В споре с одним из участников лаборатории о производственной драматургии Георгий Александрович спросил: «Вы слышали, как зал принимал “Протокол одного заседания”? Как же можно игнорировать то обстоятельство, что люди выходят из зала взволнованные? Они живут этими проблемами и, когда слышат со сцены честный разговор на затрагивающие их темы, театр становится им интересным. Нельзя проходить мимо этого. И если вы лично не приемлете такую драматургию, значит, вы не живете проблемами, которые волнуют миллионы людей.
Мы не можем предъявить производственной драматургии претензии с позиций эстетики Чехова или Достоевского, надо судить ее по ее законам, а это законы публицистические. <…>
У Гельмана каждая пьеса драматургически сделана с точностью шахматной партии — он умеет найти неожиданные повороты, до самого последнего мгновения сохраняет свежесть, небанальность ходов. Нужно ценить такое мастерство.
Гельман — публицист. Его волнуют проблемы, о которых он пишет, они жизненные, актуальные, драматург бросает их в зал и находит отклик. Как можно это игнорировать? Театр не может существовать только на глубинных произведениях классики, он обязан затрагивать болевые точки нашей действительности. Это и делает театр живым и подлинно современным».
Какая горячая отповедь!.. Читаешь эти слова Товстоногова и ловишь себя на мысли: уж не из пушки ли по воробьям? Уж не самоубеждение ли — подобное страстное отстаивание «производственной драматургии», которая в принципе, как жанр, Товстоногову никогда не была близка? Ведь даже когда ставил откровенно «производственные» пьесы, он искал и находил в них иную точку опоры: характеры, так или. иначе проявляющие складывающиеся ситуации…
Но если мы вспомним ту конкретную эпоху, о которой идет речь, середину 1970-х годов, мы поймем, насколько точен был товстоноговский посыл — в драматургии Гельмана его увлек не производственный конфликт, а острая публицистическая направленность, этический масштаб проблемы: идейная битва отсталого начальника и передового бригадира. Сверхзадача спектакля, действительно, находилась в зале — иначе в финале спектакля, на вопрос: «Кто за предложение Потапова?», не вырастал бы лес рук в партере, забывшем на те несколько часов, в которые умещалось действие, о том, что они находятся в театре.
Одной из замечательных находок режиссера было то, что действие «Протокола одного заседания» происходило на круге, совершавшем за два часа сценического действия полный оборот: к финалу спектакля все оказывались на том месте, с которого начинался спектакль, а вот этические координаты сменялись полностью. В этом, казалось бы, незамысловатом решении содержалась обнадеживающая метафора: не все возвращается «на круги своя»…

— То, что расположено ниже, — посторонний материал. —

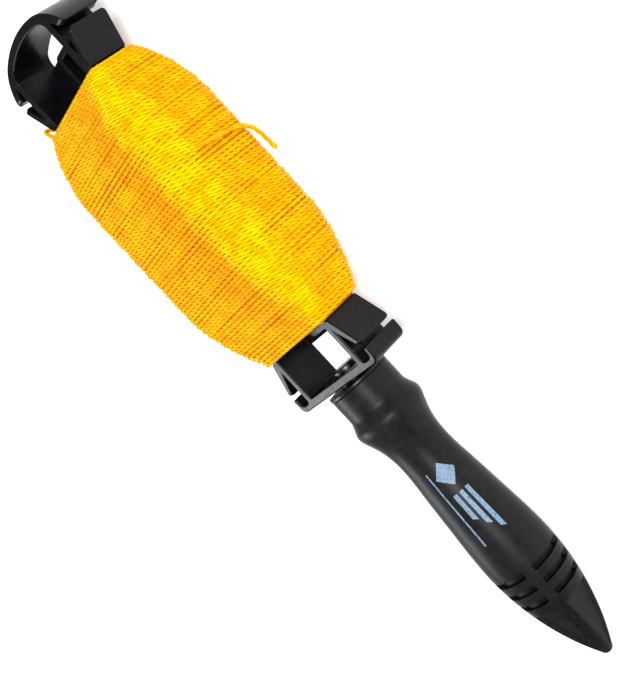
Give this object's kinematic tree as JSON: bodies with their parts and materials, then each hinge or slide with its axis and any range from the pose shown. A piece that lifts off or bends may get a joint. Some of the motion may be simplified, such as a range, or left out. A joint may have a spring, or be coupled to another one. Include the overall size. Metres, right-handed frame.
{
  "type": "builder's line reel",
  "caption": "Flat hand reel wound with twisted builder's line, with a hanging arch and line-catching slots, on a tapered handle that spins freely.",
  "frame": {"origin": "on the spin axis, at the middle of the object's whole length", "axes": "+X along the spin axis towards the handle's point, +Y across the reel's two rails, +Z out of the frame's open front, square to its flat back"},
  "size_m": [0.2726, 0.0585, 0.0368],
  "materials": {
    "black_frame_plastic": "semi-gloss moulded black plastic with pale edges",
    "yellow_line": "bright yellow twisted nylon line, slightly fuzzy",
    "pivot_steel": "plain zinc-plated steel",
    "black_oxide_steel": "steel blackened by a dull oxide finish",
    "bearing_plastic": "matte black plastic",
    "black_grip_plastic": "satin black moulded grip with a fine grain"
  },
  "bodies": {
    "reel": {"reel_frame": "black_frame_plastic", "line_winding": "yellow_line", "line_free_end": "yellow_line"},
    "handle": {"handle_shell": "black_grip_plastic", "neck_plug": "bearing_plastic", "pivot_pin": "black_oxide_steel", "lock_nut": "pivot_steel", "inner_washer": "black_oxide_steel", "thrust_washer": "bearing_plastic"}
  },
  "joints": [
    {"name": "handle_spin", "type": "hinge", "parent": "reel", "child": "handle", "pos_m": [0.01348, 0, 0], "axis": [1, 0, 0], "continuous": true}
  ]
}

С почти трехдесятилетней дистанции многое воспринимается по-другому, мы почему-то часто относимся к прошлому снисходительно, словно похлопывая время по плечу: мол, что с них взять, с этих великих, которые и того недоглядели, и этого недопоняли, и не туда свернули, и не сюда вышли… Именно такое «снисхождение» породило мнение, что Товстоногов «тешил себя уровнем театрального “разговора”, культурной дискуссии и ее нравственным смыслом».
Нет, он ничем не тешил себя — он искал, мучительно искал подлинной связи зала и сцены; не контакта между парой-тройкой звезд и горсткой интеллектуалов-ценителей из первых нескольких рядов партера, а того отклика, который вслед за своими учителями, Станиславским и Немировичем-Данченко, Поповым и Лобановым, считал сверхзадачей. И она не могла найтись однажды и навсегда; она возникала каждый раз, с каждым новым спектаклем, словно в первый и последний раз. Менялось время, менялся зрительный зал, менялись не только внешние требования, предъявляемые театральному искусству чиновниками, но и те внутренние требования, без которых нельзя претендовать на звание Мастера.
Их надо было расслышать — эти колебания, эти магнитные волны. Их надо было уловить, запечатлеть — даже если они не совсем отвечали душевному складу художника, его интеллектуальным запросам.
И даже если совсем не отвечали. Но они шли из зрительного зала, с улиц и площадей города, наравне с теми высокими чувствами и мыслями, которыми были одержимы передовые круги советской интеллигенции.
Порой это становилось мучительно — работать для масс. Но все же это было не так жестко регламентировано, как в 1950-е годы, когда Товстоногов прошел «все круги ада», переписывая современные пьесы. И, кто знает, может быть, в это время Георгий Александрович вновь вспоминал своих учителей, А. Попова и А. Лобанова, пытавшихся, а порой и действительно находивших романтику в прямой связи со зрительным залом. Во всяком случае, без контакта с большинством Товстоногов, действительно, работать не мог. Обращение к драматургии А. Гельмана было для него осознанным выбором, а не лукавым стремлением заслужить почести и славу. Другое дело, что, возведя подобную драматургию в ранг высокой театральной литературы, он мог требовать и почестей, и славы, потому что имел на это право.